GIVEN REQUEST:
Beginning with the first line of the data below, reproduce every line unchanged, ending with the line that holds "# The origin".
* START MATERIAL *
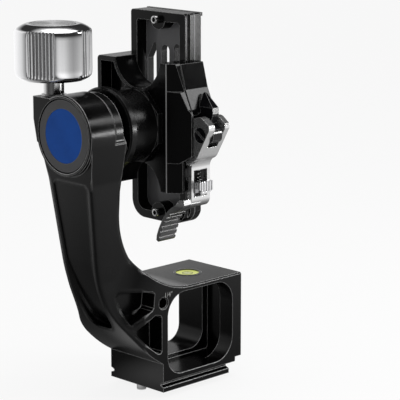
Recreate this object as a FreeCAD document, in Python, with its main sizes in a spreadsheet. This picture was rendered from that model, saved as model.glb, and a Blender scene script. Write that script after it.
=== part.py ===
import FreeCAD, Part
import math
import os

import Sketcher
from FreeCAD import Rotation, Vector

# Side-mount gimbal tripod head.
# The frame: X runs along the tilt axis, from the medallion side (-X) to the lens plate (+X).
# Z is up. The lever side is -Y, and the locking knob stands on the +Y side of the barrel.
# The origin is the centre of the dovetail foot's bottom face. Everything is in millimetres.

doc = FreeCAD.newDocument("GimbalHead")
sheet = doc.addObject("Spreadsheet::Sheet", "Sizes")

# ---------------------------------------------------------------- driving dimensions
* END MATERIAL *
RESULT FOR THIS TASK:
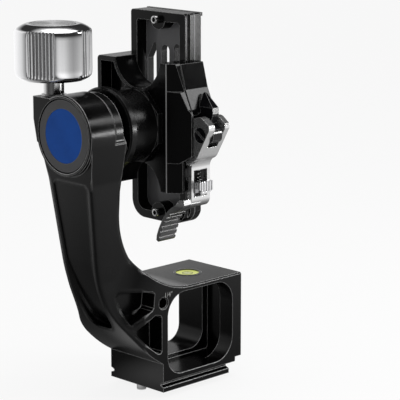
Recreate this object as a FreeCAD document, in Python, with its main sizes in a spreadsheet. This picture was rendered from that model, saved as model.glb, and a Blender scene script. Write that script after it.
=== part.py ===
import FreeCAD, Part
import math
import os

import Sketcher
from FreeCAD import Rotation, Vector

# Side-mount gimbal tripod head.
# The frame: X runs along the tilt axis, from the medallion side (-X) to the lens plate (+X).
# Z is up. The lever side is -Y, and the locking knob stands on the +Y side of the barrel.
# The origin is the centre of the dovetail foot's bottom face. Everything is in millimetres.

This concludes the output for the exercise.